On a d’autant plus envie de poser cette question que, durant son épilogue assez malicieux, le film fait l’éloge de la seule chose qu’il reste aux artistes de ce monde : le passage en contrebande.
Situé lors de la Biennale d’architecture de Venise en 1980 (dont le thème était « Présence du passé »), ce tout dernier acte est une réponse au titre même de la première partie : « L’Énigme de l’arrivée ». Le destin de la famille Tóth se boucle là, sous nos yeux. László est désormais en chaise roulante et assiste, mutique, à sa propre rétrospective.
C’est sa nièce, Zsófia – autrefois jeune fille rongée par la timidité sur le sol américain, désormais femme épanouie après son installation en Israël –, qui présente l’œuvre de son oncle. Si le destin des Tóth, entre Dachau, Buchenwald, New York, la Pennsylvanie et Israël, a des allures d’odyssée du vingtième siècle, Zsófia rappelle dans son discours que « le voyage est plus important que la destination ».
Ses propos délivrent une clef supplémentaire quant à la véritable motivation de Tóth, celle de construire, au-delà du programme, un bâtiment qui soit un mémorial secret, une modélisation de son lien fracturé avec son amour Erzsébet.
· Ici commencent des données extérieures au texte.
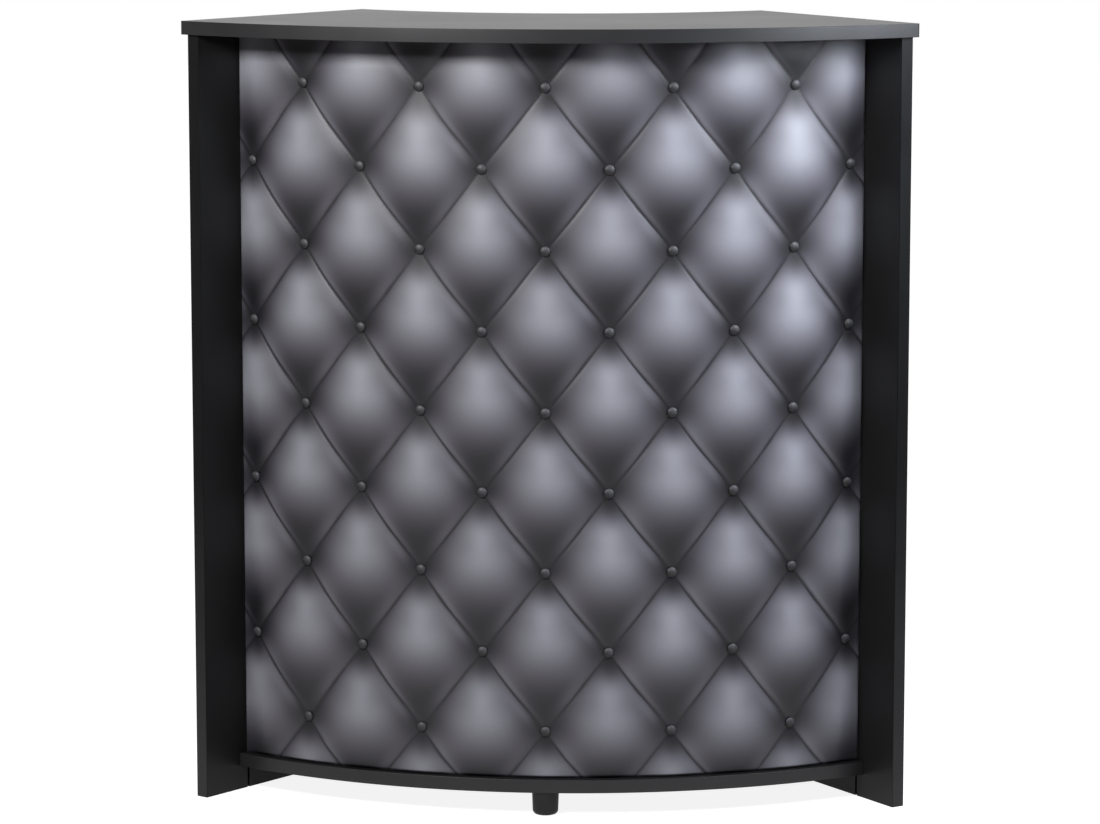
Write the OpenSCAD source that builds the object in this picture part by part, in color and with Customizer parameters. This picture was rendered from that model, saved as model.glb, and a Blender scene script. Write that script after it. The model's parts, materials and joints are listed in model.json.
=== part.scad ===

Ce bâtiment, c’est un peu son : « Pour aller jusqu’à toi, Erzsébet, quel drôle de chemin il m’a fallu prendre ! »
Il y a tout de même une étrangeté certaine à voir le film se boucler si parfaitement (c’est Zsófia qui ouvre et clôt le film, en pouvant enfin dire « où est sa maison ») tout en faisant l’éloge des indices cachés dans les œuvres, des symboliques personnelles placées à l’insu des commanditaires et même du public. Comment un film si programmatique peut-il se conclure en faisant l’éloge de ce qui échappe au programme ? À se demander quelles mélodies secrètes et diffuses pourraient courir derrière l’apparat et la monumentalité de ce film sans inconscient ni réelle zone d’ombre.
The Brutalist (2024) de Brady Corbet, en salles françaises le 12 février 2025.